At the Belgian Consulate, at 885 Second Ave. in Midtown East, Counsel General Marc Calcoen said he's trying to personally field calls from anxious Belgians living in the U.S. who want to check up on their loved ones.
"It's apparently quite difficult to get through because the telephone lines," Calcoen told Diamond. "And also our own networks are saturated.
Cuomo called the attacks senseless and heartbreaking.
"These were acts of pure evil that have claimed the lives of people who were doing nothing more than going about their days," Cuomo said. "My heart grieves for all those who have been impacted, and as we learn more about these attacks, New York will continue to stand shoulder to shoulder with the international community against terrorism – as the world has done for us in the past. And as we have seen time and again, when we are united, terror has never prevailed and never will."

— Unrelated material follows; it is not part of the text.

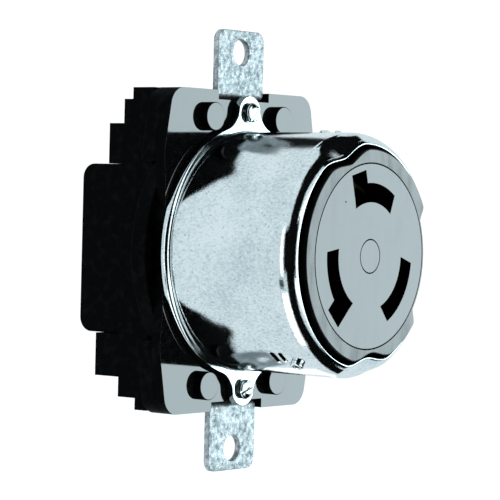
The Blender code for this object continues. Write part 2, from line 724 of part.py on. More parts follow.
def make_rear_cover():
    front = COVER_SEAT + GAP
    y = COVER_REAR - COVER_CORNER
    z = COVER_HALF_HEIGHT - COVER_CORNER
    side = [(front, -COVER_HALF_HEIGHT), *arc((y, -z), COVER_CORNER, -90, 0, 6)]
    side += [*arc((y, z), COVER_CORNER, 0, 90, 6), (front, COVER_HALF_HEIGHT)]
    cover = prism("rear_cover", side, -COVER_HALF_WIDTH, COVER_HALF_WIDTH, "X", "black_phenolic")
    room = LUG_HALF_WIDTH + GAP
    for side_x, side_z in TERMINALS.values():
        x = side_x * LUG_X
        z0, z1 = sorted((side_z * (LUG_Z[0] - GAP), side_z * (LUG_Z[1] + GAP)))
        chamber = box("chamber", (x - room, front - MM, z0), (x + room, LUG_Y[1] + GAP, z1))
        wire = rod("wire_hole", WIRE_HOLE, LUG_Y[1] - MM, COVER_REAR + MM, (x, side_z * WIRE_Z))
        w0, w1 = sorted((side_z * (LUG_Z[1] - MM), side_z * 2 * COVER_HALF_HEIGHT))
        well = rod("screw_well", WELL_RADIUS, w0, w1, (x, CLAMP_Y), "Z")
        cut(cover, chamber, wire, well)


def make_terminal(name, side_x, side_z):
    x = side_x * LUG_X
    z0, z1 = sorted((side_z * LUG_Z[0], side_z * LUG_Z[1]))
    low = (x - LUG_HALF_WIDTH, LUG_Y[0], z0)
    lug = box("terminal_lug_" + name, low, (x + LUG_HALF_WIDTH, LUG_Y[1], z1), "brass")
    half = LUG_HALF_WIDTH - LUG_WALL
    inside = box("lug_inside", (x - half, 0, z0 + LUG_WALL), (x + half, 30 * MM, z1 - LUG_WALL))
    h0, h1 = sorted((side_z * (LUG_Z[1] - 2 * LUG_WALL), side_z * 2 * LUG_Z[1]))
    thread = rod("lug_thread", SCREW_SHANK + HOLE_ROOM, h0, h1, (x, CLAMP_Y), "Z")
    cut(lug, inside, thread)

    axis = bpy.data.objects.new("clamp_axis_" + name, None)
    axis.empty_display_size = 4 * MM
    axis.location = (x, CLAMP_Y, side_z * SCREW_HEAD_Z[1])
    axis.rotation_euler = (0 if side_z > 0 else math.pi, 0, 0)
    bpy.context.scene.collection.objects.link(axis)

    across, along = PLATE_HALF
    below = [z - SCREW_HEAD_Z[1] for z in PLATE_Z]
    low, high = (-across, -along, below[0]), (across, along, below[1])
    plate = box("pressure_plate_" + name, low, high, "plated_steel")
    plate.parent = axis
    seat = SCREW_HEAD_Z[0] - SCREW_HEAD_Z[1]
    chamfer = 0.3 * MM
    tip = below[1] + GAP
    profile = [
        (0, tip),
        (SCREW_SHANK, tip),
        (SCREW_SHANK, seat),
        (SCREW_HEAD, seat),
        (SCREW_HEAD, -chamfer),
        (SCREW_HEAD - chamfer, 0),
        (0, 0),
    ]
    screw = turned("terminal_screw_" + name, profile, "plated_steel")
    slot_half = 0.5 * MM
    slot_depth = 0.9 * MM
    groove = box("groove", (-4 * MM, -slot_half, -slot_depth), (4 * MM, slot_half, MM))
    cut(screw, groove)
    groove.parent = axis
    screw.parent = axis


def make_slotted_screw(name, head_radius, tip, crown):
    """A screw along +Z at the origin: its seat at height 0, head above, shank below down to its tip."""
    profile = [
        (0, tip),
        (SMALL_SHANK, tip),
        (SMALL_SHANK, 0),
        (head_radius, 0),
        (head_radius, crown * 0.6),
        (head_radius * 0.75, crown * 0.92),
        (0, crown),
    ]
    screw = turned(name, profile, "plated_steel")
    groove_low = crown * 0.4
    groove = box("groove", (-4 * MM, -0.35 * MM, groove_low), (4 * MM, 0.35 * MM, 2 * crown))
    cut(screw, groove)
    groove.parent = screw
    return screw


def make_fasteners():
    for name, side_z in (("top", 1), ("bottom", -1)):
        seat = SHELL_RING_FRONT - GAP
        tip = seat - EAR_SCREW_END
        ear = make_slotted_screw("shell_screw_" + name, EAR_HEAD_RADIUS, tip, EAR_HEAD_CROWN)
        place_on_axis(ear, (0, seat, side_z * EAR_HOLE_Z), (0, -1, 0))
    for name, (x, z) in four_corners().items():
        seat = ASSEMBLY_SEAT - 1.5 * MM + GAP
        tip = ASSEMBLY_TIP - seat
        screw = make_slotted_screw("assembly_screw_" + name, ASSEMBLY_HEAD_RADIUS, tip, ASSEMBLY_HEAD_CROWN)
        place_on_axis(screw, (x, seat, z), (0, 1, 0))


def main():
    make_strap()
    make_front_housing()
    make_shell()
    make_ground_spring()
    make_core()
    make_face()
    make_contact_block()
    for name in SLOT_ANGLES:
        make_contact(name)
        make_contact_spring(name)
    make_ground_link()
    make_rear_housing()
    make_rear_cover()
    for name, (side_x, side_z) in TERMINALS.items():
        make_terminal(name, side_x, side_z)
    make_fasteners()


clear_scene()
materials = make_finishes()
main()
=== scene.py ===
import json
import math

import bmesh
import bpy
import numpy as np
from mathutils import Matrix, Vector, noise


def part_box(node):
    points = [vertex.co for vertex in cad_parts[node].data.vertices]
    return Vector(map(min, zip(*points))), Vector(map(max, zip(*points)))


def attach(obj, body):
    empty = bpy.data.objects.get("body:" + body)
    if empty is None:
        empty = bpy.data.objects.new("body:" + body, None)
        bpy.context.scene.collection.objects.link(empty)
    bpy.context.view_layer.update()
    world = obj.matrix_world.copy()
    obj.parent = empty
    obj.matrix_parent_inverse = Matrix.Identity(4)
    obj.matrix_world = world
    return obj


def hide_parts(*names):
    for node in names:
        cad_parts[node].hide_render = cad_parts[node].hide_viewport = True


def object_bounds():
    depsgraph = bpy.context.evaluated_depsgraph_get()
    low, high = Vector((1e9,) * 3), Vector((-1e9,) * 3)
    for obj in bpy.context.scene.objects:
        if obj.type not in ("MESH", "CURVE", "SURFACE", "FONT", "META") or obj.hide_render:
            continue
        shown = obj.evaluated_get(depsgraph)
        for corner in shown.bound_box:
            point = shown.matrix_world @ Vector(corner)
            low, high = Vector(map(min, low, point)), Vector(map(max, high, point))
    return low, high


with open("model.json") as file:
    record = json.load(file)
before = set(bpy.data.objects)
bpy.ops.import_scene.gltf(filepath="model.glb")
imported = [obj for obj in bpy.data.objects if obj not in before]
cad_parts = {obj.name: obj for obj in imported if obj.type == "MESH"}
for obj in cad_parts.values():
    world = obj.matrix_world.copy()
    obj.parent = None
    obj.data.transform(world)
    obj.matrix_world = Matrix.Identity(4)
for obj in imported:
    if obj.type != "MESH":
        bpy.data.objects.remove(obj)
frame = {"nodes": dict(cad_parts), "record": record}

CAD_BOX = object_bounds()
ROOT = "receptacle"
MM = 0.001

# ---------------------------------------------------------------------------------------------------------
# Sizes. Planes and radii come from the frame's boxes; the rest are the shapes inside them, in metres.

shell_low, shell_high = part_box("outer_shell")
flange_low, flange_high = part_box("front_flange_housing")
strap_low, strap_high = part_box("mounting_strap")
core_low, core_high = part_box("core_ring")
disc_low, disc_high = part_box("face_disc")
plug_low, plug_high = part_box("centre_plug")
rear_low, rear_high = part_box("rear_housing")
cover_low, cover_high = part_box("rear_cover")

FLANGE_FRONT = -2.4 * MM
POST_FRONT = flange_low.y
POST_X = 11.7 * MM
POST_Z = 27.82 * MM
POST_RADIUS = 2.96 * MM
PLATE_REAR = 0.0
PLATE_WIDEST = (25.7 * MM, 20.0 * MM)
PLATE_WAIST = (25.1 * MM, 12.85 * MM)
DISC_RADIUS = flange_high.x
LEDGE = 18.2 * MM
NOTCH = (8.55 * MM, 31.5 * MM)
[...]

The Islamic State group is claiming responsibility for the attacks, saying its extremists opened fire in the airport and "several of them'' detonated suicide belts in response to Belgium's support of the international coalition arrayed against it. The posting by the group's news agency said another suicide attacker detonated in the metro.
The explosions happened just days after authorities arrested Paris attacks suspect Salah Abdeslam. After his arrest, Abdeslam told authorities he had created a new network and was planning new attacks.
Despite recent events, Calcoen said the attacks still come as a shock.
"As Belgians who are normally very quiet, laid back, out-of-the-way society, it's something that we are not used to," he said.
U.S. Rep. Peter King (R-N.Y.) issued a statement, calling the attacks "another demonstration of just how real and deadly Islamist terrorists truly are."
"We must stand with Belgium and also do all we can to defend our nation from ISIS, Al Qaeda and all elements of Islamist terrorism," he said. "This is a battle for civilization."